== PROBLEM REQUIREMENTS ==
Output each line of the material exactly as it stands.

--- DATA LINES ---

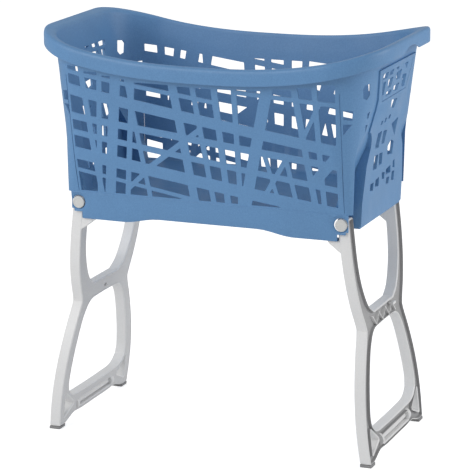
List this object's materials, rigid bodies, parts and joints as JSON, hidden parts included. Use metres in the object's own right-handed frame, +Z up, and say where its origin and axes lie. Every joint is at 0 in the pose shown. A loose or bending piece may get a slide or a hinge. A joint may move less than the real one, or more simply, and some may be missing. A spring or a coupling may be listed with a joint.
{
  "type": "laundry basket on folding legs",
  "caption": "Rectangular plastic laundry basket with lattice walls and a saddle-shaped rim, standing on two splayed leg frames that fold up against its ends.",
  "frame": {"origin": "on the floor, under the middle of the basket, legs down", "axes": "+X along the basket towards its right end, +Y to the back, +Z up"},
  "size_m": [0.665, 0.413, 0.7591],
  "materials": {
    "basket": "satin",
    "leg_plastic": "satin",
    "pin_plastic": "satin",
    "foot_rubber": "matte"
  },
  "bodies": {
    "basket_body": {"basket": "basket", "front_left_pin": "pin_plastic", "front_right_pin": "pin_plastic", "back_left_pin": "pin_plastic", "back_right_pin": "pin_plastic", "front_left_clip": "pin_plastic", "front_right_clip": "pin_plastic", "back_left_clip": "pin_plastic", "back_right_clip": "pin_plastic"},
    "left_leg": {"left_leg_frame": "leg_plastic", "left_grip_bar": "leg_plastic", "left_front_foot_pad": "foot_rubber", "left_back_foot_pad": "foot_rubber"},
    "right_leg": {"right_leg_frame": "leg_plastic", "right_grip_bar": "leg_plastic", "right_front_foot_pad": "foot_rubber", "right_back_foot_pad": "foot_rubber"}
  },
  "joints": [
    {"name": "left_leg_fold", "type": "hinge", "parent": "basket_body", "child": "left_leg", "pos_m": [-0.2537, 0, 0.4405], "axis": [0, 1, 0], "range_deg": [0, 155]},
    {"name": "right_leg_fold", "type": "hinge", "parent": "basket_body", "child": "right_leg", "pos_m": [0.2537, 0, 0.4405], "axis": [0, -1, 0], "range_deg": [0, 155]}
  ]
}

---

== RESPONSE TO THIS EXERCISE ==
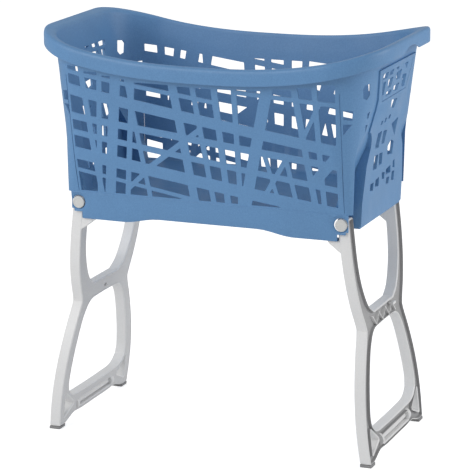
List this object's materials, rigid bodies, parts and joints as JSON, hidden parts included. Use metres in the object's own right-handed frame, +Z up, and say where its origin and axes lie. Every joint is at 0 in the pose shown. A loose or bending piece may get a slide or a hinge. A joint may move less than the real one, or more simply, and some may be missing. A spring or a coupling may be listed with a joint.
{
  "type": "laundry basket on folding legs",
  "caption": "Rectangular plastic laundry basket with lattice walls and a saddle-shaped rim, standing on two splayed leg frames that fold up against its ends.",
  "frame": {"origin": "on the floor, under the middle of the basket, legs down", "axes": "+X along the basket towards its right end, +Y to the back, +Z up"},
  "size_m": [0.665, 0.413, 0.7591],
  "materials": {
    "basket": "satin",
    "leg_plastic": "satin",
    "pin_plastic": "satin",
    "foot_rubber": "matte"
  },
  "bodies": {
    "basket_body": {"basket": "basket", "front_left_pin": "pin_plastic", "front_right_pin": "pin_plastic", "back_left_pin": "pin_plastic", "back_right_pin": "pin_plastic", "front_left_clip": "pin_plastic", "front_right_clip": "pin_plastic", "back_left_clip": "pin_plastic", "back_right_clip": "pin_plastic"},
    "left_leg": {"left_leg_frame": "leg_plastic", "left_grip_bar": "leg_plastic", "left_front_foot_pad": "foot_rubber", "left_back_foot_pad": "foot_rubber"},
    "right_leg": {"right_leg_frame": "leg_plastic", "right_grip_bar": "leg_plastic", "right_front_foot_pad": "foot_rubber", "right_back_foot_pad": "foot_rubber"}
  },
  "joints": [
    {"name": "left_leg_fold", "type": "hinge", "parent": "basket_body", "child": "left_leg", "pos_m": [-0.2537, 0, 0.4405], "axis": [0, 1, 0], "range_deg": [0, 155]},
    {"name": "right_leg_fold", "type": "hinge", "parent": "basket_body", "child": "right_leg", "pos_m": [0.2537, 0, 0.4405], "axis": [0, -1, 0], "range_deg": [0, 155]}
  ]
}